--- START Data section ---

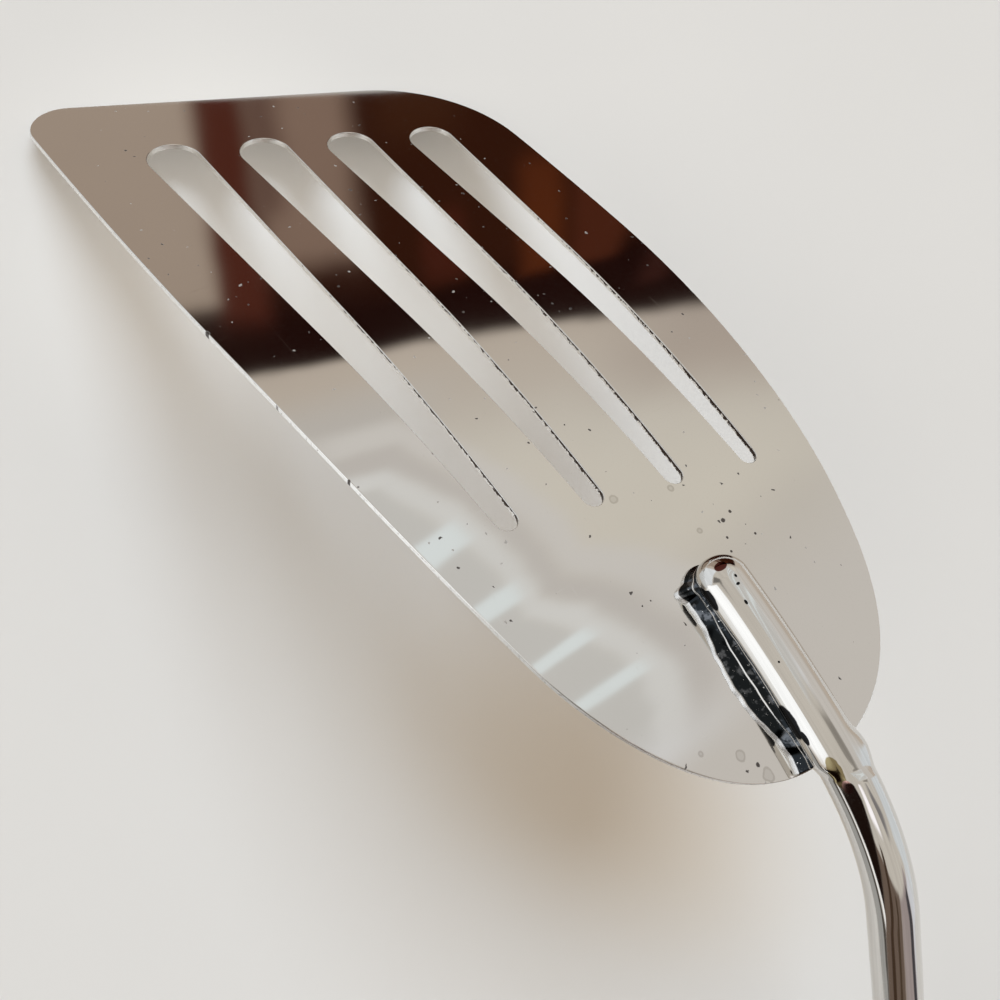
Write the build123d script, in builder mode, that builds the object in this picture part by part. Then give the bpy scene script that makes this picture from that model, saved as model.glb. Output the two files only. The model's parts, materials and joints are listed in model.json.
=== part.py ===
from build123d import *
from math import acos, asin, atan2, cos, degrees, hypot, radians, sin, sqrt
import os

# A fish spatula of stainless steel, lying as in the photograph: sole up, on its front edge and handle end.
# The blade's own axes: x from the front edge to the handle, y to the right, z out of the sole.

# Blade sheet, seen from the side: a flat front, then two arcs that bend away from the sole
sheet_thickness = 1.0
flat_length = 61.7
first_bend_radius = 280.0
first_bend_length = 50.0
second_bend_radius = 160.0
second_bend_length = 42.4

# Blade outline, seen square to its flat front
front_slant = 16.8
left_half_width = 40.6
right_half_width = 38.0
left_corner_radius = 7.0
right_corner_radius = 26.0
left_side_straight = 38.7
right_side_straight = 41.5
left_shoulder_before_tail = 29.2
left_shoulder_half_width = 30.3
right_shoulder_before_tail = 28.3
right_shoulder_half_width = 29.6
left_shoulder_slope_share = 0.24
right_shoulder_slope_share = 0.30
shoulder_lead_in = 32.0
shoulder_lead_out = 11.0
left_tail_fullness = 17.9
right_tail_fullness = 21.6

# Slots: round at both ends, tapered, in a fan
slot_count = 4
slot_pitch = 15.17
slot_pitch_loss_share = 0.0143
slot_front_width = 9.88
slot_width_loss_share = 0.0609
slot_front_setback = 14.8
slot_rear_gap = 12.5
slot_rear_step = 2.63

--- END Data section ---

-- Stated task --
Write out every line of the preceding listing that contains "part".

-- Exercise result --
Write the build123d script, in builder mode, that builds the object in this picture part by part. Then give the bpy scene script that makes this picture from that model, saved as model.glb. Output the two files only. The model's parts, materials and joints are listed in model.json.
=== part.py ===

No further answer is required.